Work to be completed: Reproduce the material exactly, omitting nothing.

Given records:
* begin *

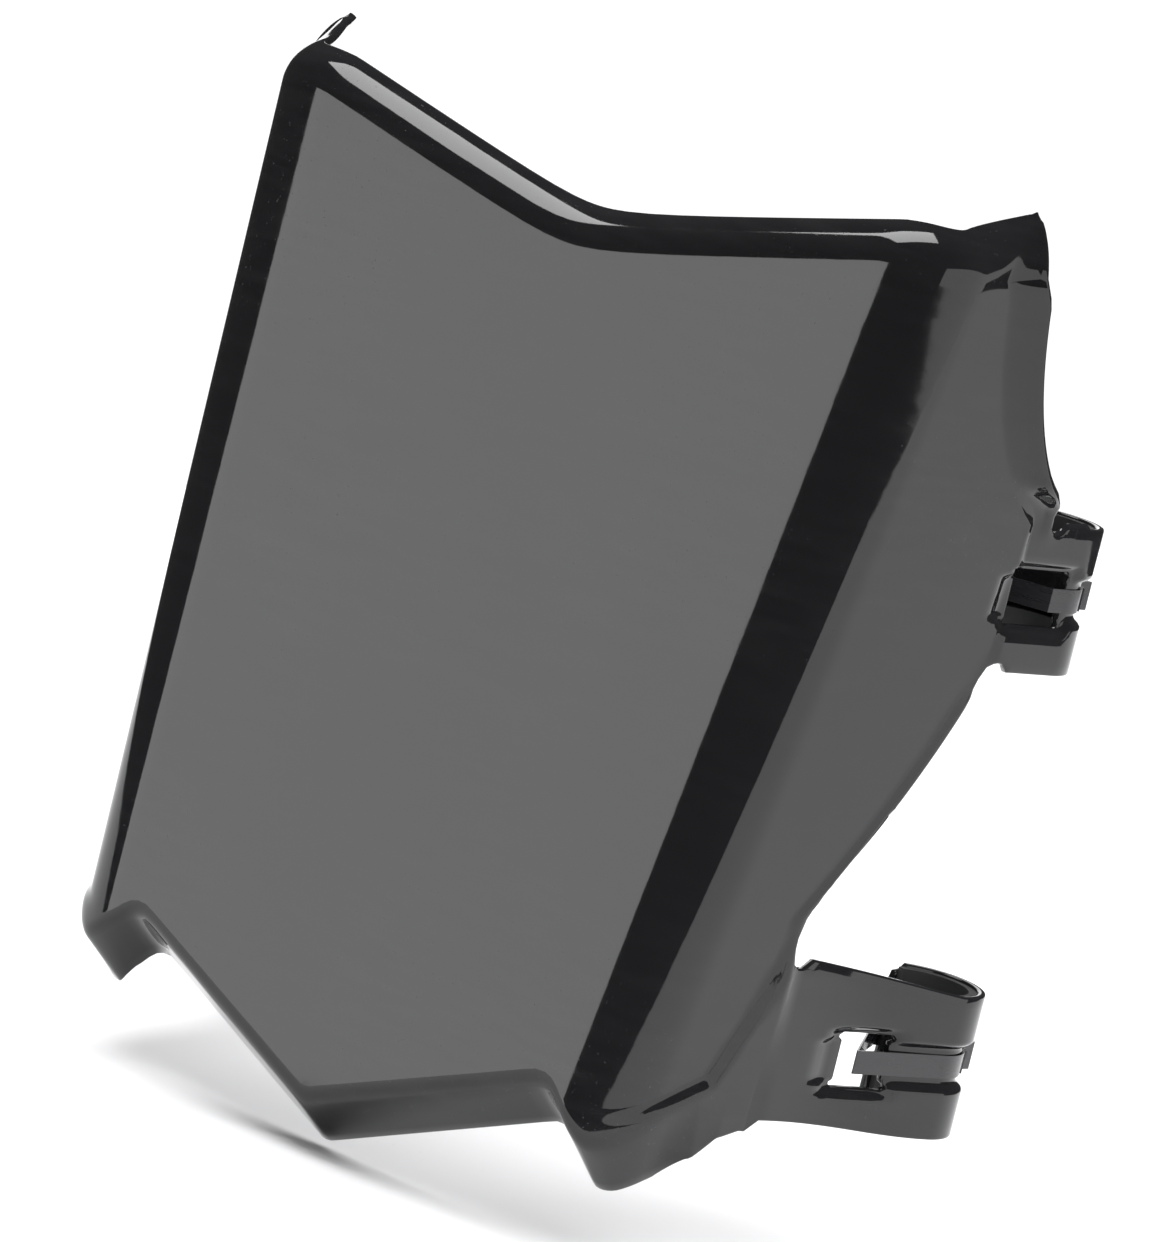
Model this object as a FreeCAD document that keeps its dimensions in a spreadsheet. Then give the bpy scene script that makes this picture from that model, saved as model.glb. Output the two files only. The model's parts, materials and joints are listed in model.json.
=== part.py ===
import FreeCAD, Part
import math
import os

# Wind deflector screen: a one-piece moulded tray-shaped shield whose two wings each end in two C-shaped cradles.
# The cradles hook round a pair of upright tubes and are held by slim worm-drive band clamps.
# Frame: +Z up along the tubes, the front face looks along -Y, X runs across, the mid-plane is x = 0.
# While building, y = 0 is the plane through both tube axes and z = 0 is midway between the two cradle levels.
# At the end everything is moved so that the origin is the middle of the bottom of the assembly's box.

V = FreeCAD.Vector
doc = FreeCAD.newDocument("WindDeflector")
sheet = doc.addObject("Spreadsheet::Sheet", "Sizes")

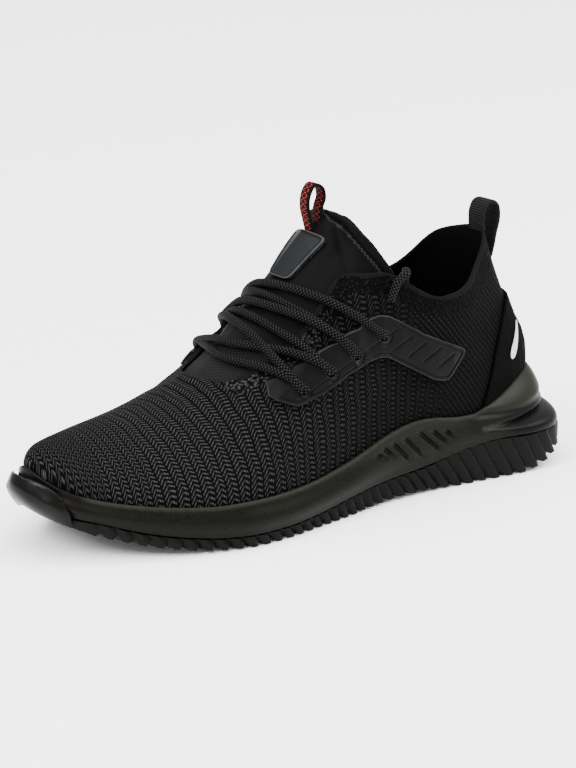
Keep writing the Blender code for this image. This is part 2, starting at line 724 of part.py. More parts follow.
def build_outsole():
    """The rubber tread: leaning ribs round the side that carry on across the bottom as bars."""
    places = rib_angles()
    angles, insets, grooves = places.T
    theta = around(angles)
    inset = np.concatenate([insets, insets[-2:0:-1]])
    share = (1 - np.cos(theta)) / 2
    fade = np.clip((RIBS_END - share) / 0.03, 0, 1)
    inward = plan_normal(edge_outline, theta) * (inset * fade * RIB_DEPTH)[:, None]
    lean = np.sign(theta) * np.sin(np.abs(theta)) * RIB_LEAN / (SOLE_LENGTH / 2)
    foot = foot_edge(theta - lean) - inward
    head = edge_outline(theta) - inward * 0.7
    head[:, 2] = joint_height(theta) - 2 * FIT_GAP
    count = len(angles)
    total = len(theta)
    left = foot[:count]
    right = foot[(total - np.arange(count)) % total]
    depth = grooves * fade[:count] * GROOVE_DEPTH
    rows = []
    for across, swing, cut in BAR_SHARES:
        point = left + (right - left) * across
        ends = np.sin(angles)
        point[:, 0] += swing * MM * ends
        point[:, 2] = floor_height(angles) + depth * cut
        rows.append(point)
    shape = Shape()
    top = shape.add(head)
    tread = shape.add(np.stack(rows, 1))
    shape.quads(tread)
    lateral = np.stack([top[:count], tread[:, 0]], 1)
    shape.quads(lateral)
    medial_top = top[(total - np.arange(count)) % total]
    shape.quads(np.stack([medial_top, tread[:, -1]], 1))
    across_strips(shape, top, count)
    return shape.solid("outsole", "rubber")


def build_insole():
    angles = station_angles()[::2]
    theta = around(angles)
    low = bed_height(theta) + 2 * FIT_GAP
    clear = -(UPPER_WALL + LOOSE_GAP)
    shape = Shape()
    rows = [inside_wall(theta, low + lift, clear) for lift in (0.0, INSOLE_THICKNESS)]
    grid = shape.add(np.stack(rows, 1))
    shape.quads(grid, closed=True)
    across_strips(shape, grid[:, 0], len(angles))
    across_strips(shape, grid[:, 1], len(angles))
    return shape.solid("insole", "insole")


BUMPER_START = 0.962
BUMPER_TOP = 0.80
BUMPER_COLUMNS = 12
BUMPER_ROWS = 5
BUMPER_GAP = 1.6 * MM


def build_toe_bumper():
    """The glossy pad over the toe's tip, thickest in its middle."""
    start = along_angle(BUMPER_START)
    sweep = np.linspace(start, 2 * math.pi - start, BUMPER_COLUMNS + 1)
    theta = wrapped(sweep)
    profile = side_profile(theta)
    lines = np.concatenate([foot_edge(theta)[:, None], profile], 1)
    normals = plan_normal(edge_outline, theta)
    across = np.linspace(-1, 1, BUMPER_COLUMNS + 1)
    crown = np.sqrt(np.clip(1 - across**2, 0, 1))
    low = floor_height(theta) + FIT_GAP
    high = low + (HEEL_CUP_HEIGHT * BUMPER_TOP - low) * (0.35 + 0.65 * crown)
    inner, outer = [], []
    for row in range(BUMPER_ROWS + 1):
        share = row / BUMPER_ROWS
        height = low + (high - low) * share
        base = np.stack(
            [
                [np.interp(z, line[:, 2], line[:, 0]) for z, line in zip(height, lines)],
                [np.interp(z, line[:, 2], line[:, 1]) for z, line in zip(height, lines)],
                height,
            ],
            -1,
        )
        bulge = (0.25 + 0.75 * crown) * (0.3 + 0.7 * math.sin(math.pi * (0.06 + 0.86 * share)) ** 0.7)
        inner.append(base + normals * BUMPER_GAP)
        outer.append(base + normals * (BUMPER_GAP + BUMPER_THICKNESS * bulge)[:, None])
    shape = Shape()
    outside = shape.add(np.stack(outer, 1))
    inside = shape.add(np.stack(inner, 1))
    for grid in (outside, inside):
        shape.quads(grid)
    shape.quads(np.stack([outside[0], inside[0]], 1))
    shape.quads(np.stack([outside[-1], inside[-1]], 1))
    shape.quads(np.stack([outside[:, 0], inside[:, 0]], 1))
    shape.quads(np.stack([outside[:, -1], inside[:, -1]], 1))
    return shape.solid("toe_bumper", "gloss_rubber")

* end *

Written response:
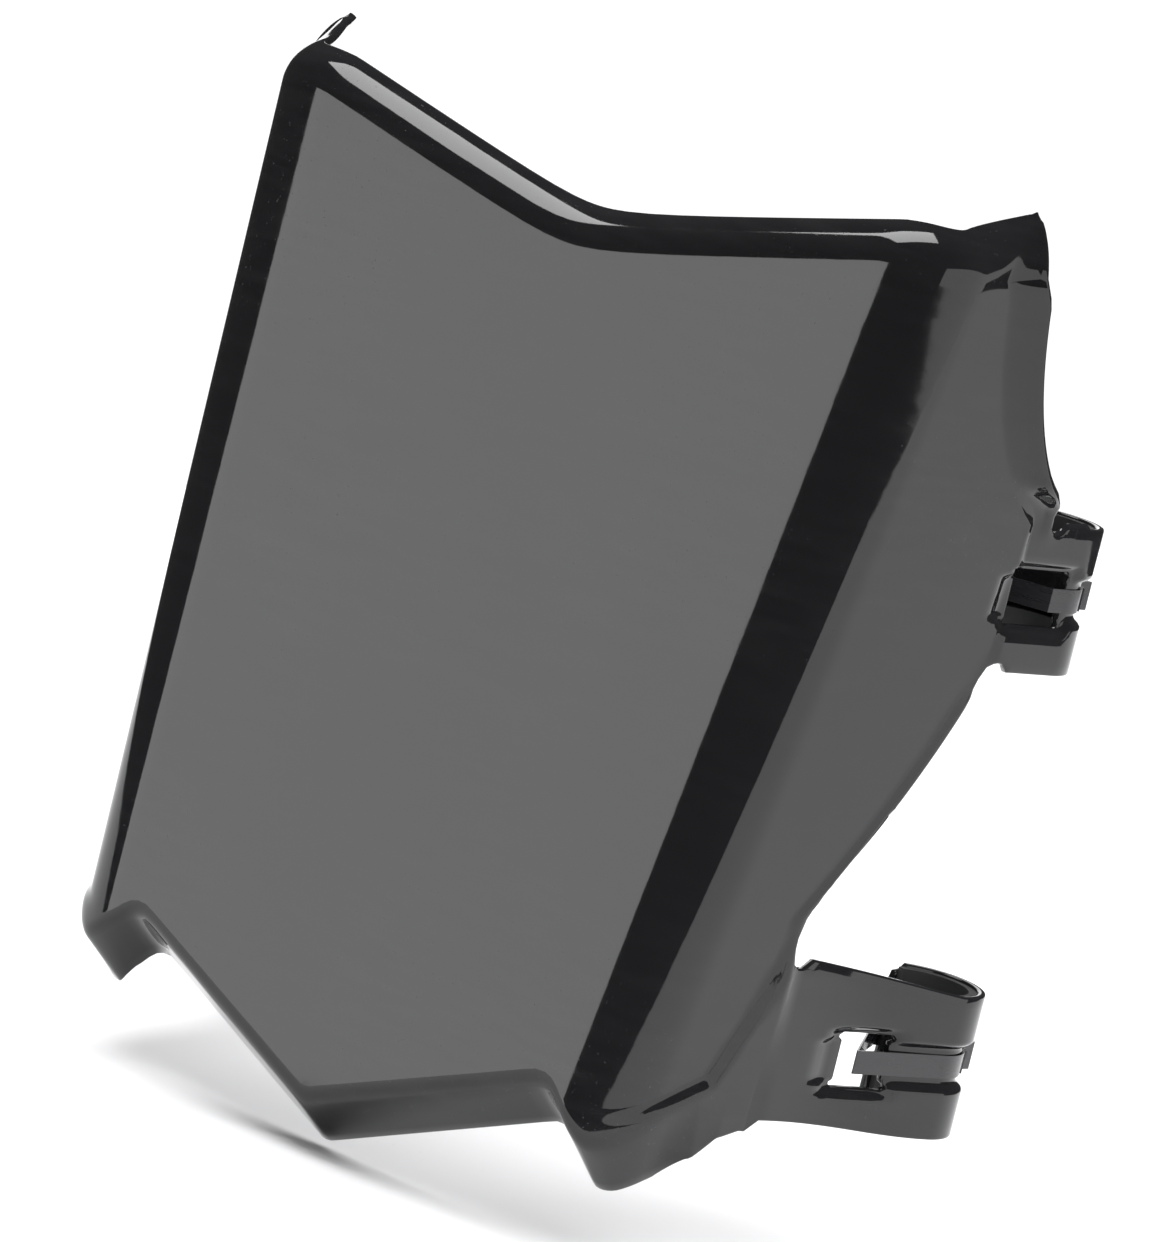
Model this object as a FreeCAD document that keeps its dimensions in a spreadsheet. Then give the bpy scene script that makes this picture from that model, saved as model.glb. Output the two files only. The model's parts, materials and joints are listed in model.json.
=== part.py ===
import FreeCAD, Part
import math
import os

# Wind deflector screen: a one-piece moulded tray-shaped shield whose two wings each end in two C-shaped cradles.
# The cradles hook round a pair of upright tubes and are held by slim worm-drive band clamps.
# Frame: +Z up along the tubes, the front face looks along -Y, X runs across, the mid-plane is x = 0.
# While building, y = 0 is the plane through both tube axes and z = 0 is midway between the two cradle levels.
# At the end everything is moved so that the origin is the middle of the bottom of the assembly's box.

V = FreeCAD.Vector
doc = FreeCAD.newDocument("WindDeflector")
sheet = doc.addObject("Spreadsheet::Sheet", "Sizes")

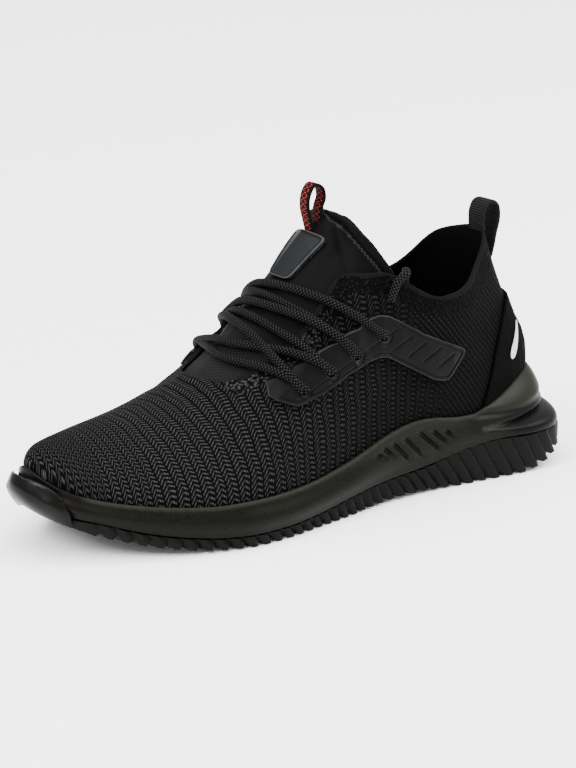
Keep writing the Blender code for this image. This is part 2, starting at line 724 of part.py. More parts follow.
def build_outsole():
    """The rubber tread: leaning ribs round the side that carry on across the bottom as bars."""
    places = rib_angles()
    angles, insets, grooves = places.T
    theta = around(angles)
    inset = np.concatenate([insets, insets[-2:0:-1]])
    share = (1 - np.cos(theta)) / 2
    fade = np.clip((RIBS_END - share) / 0.03, 0, 1)
    inward = plan_normal(edge_outline, theta) * (inset * fade * RIB_DEPTH)[:, None]
    lean = np.sign(theta) * np.sin(np.abs(theta)) * RIB_LEAN / (SOLE_LENGTH / 2)
    foot = foot_edge(theta - lean) - inward
    head = edge_outline(theta) - inward * 0.7
    head[:, 2] = joint_height(theta) - 2 * FIT_GAP
    count = len(angles)
    total = len(theta)
    left = foot[:count]
    right = foot[(total - np.arange(count)) % total]
    depth = grooves * fade[:count] * GROOVE_DEPTH
    rows = []
    for across, swing, cut in BAR_SHARES:
        point = left + (right - left) * across
        ends = np.sin(angles)
        point[:, 0] += swing * MM * ends
        point[:, 2] = floor_height(angles) + depth * cut
        rows.append(point)
    shape = Shape()
    top = shape.add(head)
    tread = shape.add(np.stack(rows, 1))
    shape.quads(tread)
    lateral = np.stack([top[:count], tread[:, 0]], 1)
    shape.quads(lateral)
    medial_top = top[(total - np.arange(count)) % total]
    shape.quads(np.stack([medial_top, tread[:, -1]], 1))
    across_strips(shape, top, count)
    return shape.solid("outsole", "rubber")


def build_insole():
    angles = station_angles()[::2]
    theta = around(angles)
    low = bed_height(theta) + 2 * FIT_GAP
    clear = -(UPPER_WALL + LOOSE_GAP)
    shape = Shape()
    rows = [inside_wall(theta, low + lift, clear) for lift in (0.0, INSOLE_THICKNESS)]
    grid = shape.add(np.stack(rows, 1))
    shape.quads(grid, closed=True)
    across_strips(shape, grid[:, 0], len(angles))
    across_strips(shape, grid[:, 1], len(angles))
    return shape.solid("insole", "insole")


BUMPER_START = 0.962
BUMPER_TOP = 0.80
BUMPER_COLUMNS = 12
BUMPER_ROWS = 5
BUMPER_GAP = 1.6 * MM


def build_toe_bumper():
    """The glossy pad over the toe's tip, thickest in its middle."""
    start = along_angle(BUMPER_START)
    sweep = np.linspace(start, 2 * math.pi - start, BUMPER_COLUMNS + 1)
    theta = wrapped(sweep)
    profile = side_profile(theta)
    lines = np.concatenate([foot_edge(theta)[:, None], profile], 1)
    normals = plan_normal(edge_outline, theta)
    across = np.linspace(-1, 1, BUMPER_COLUMNS + 1)
    crown = np.sqrt(np.clip(1 - across**2, 0, 1))
    low = floor_height(theta) + FIT_GAP
    high = low + (HEEL_CUP_HEIGHT * BUMPER_TOP - low) * (0.35 + 0.65 * crown)
    inner, outer = [], []
    for row in range(BUMPER_ROWS + 1):
        share = row / BUMPER_ROWS
        height = low + (high - low) * share
        base = np.stack(
            [
                [np.interp(z, line[:, 2], line[:, 0]) for z, line in zip(height, lines)],
                [np.interp(z, line[:, 2], line[:, 1]) for z, line in zip(height, lines)],
                height,
            ],
            -1,
        )
        bulge = (0.25 + 0.75 * crown) * (0.3 + 0.7 * math.sin(math.pi * (0.06 + 0.86 * share)) ** 0.7)
        inner.append(base + normals * BUMPER_GAP)
        outer.append(base + normals * (BUMPER_GAP + BUMPER_THICKNESS * bulge)[:, None])
    shape = Shape()
    outside = shape.add(np.stack(outer, 1))
    inside = shape.add(np.stack(inner, 1))
    for grid in (outside, inside):
        shape.quads(grid)
    shape.quads(np.stack([outside[0], inside[0]], 1))
    shape.quads(np.stack([outside[-1], inside[-1]], 1))
    shape.quads(np.stack([outside[:, 0], inside[:, 0]], 1))
    shape.quads(np.stack([outside[:, -1], inside[:, -1]], 1))
    return shape.solid("toe_bumper", "gloss_rubber")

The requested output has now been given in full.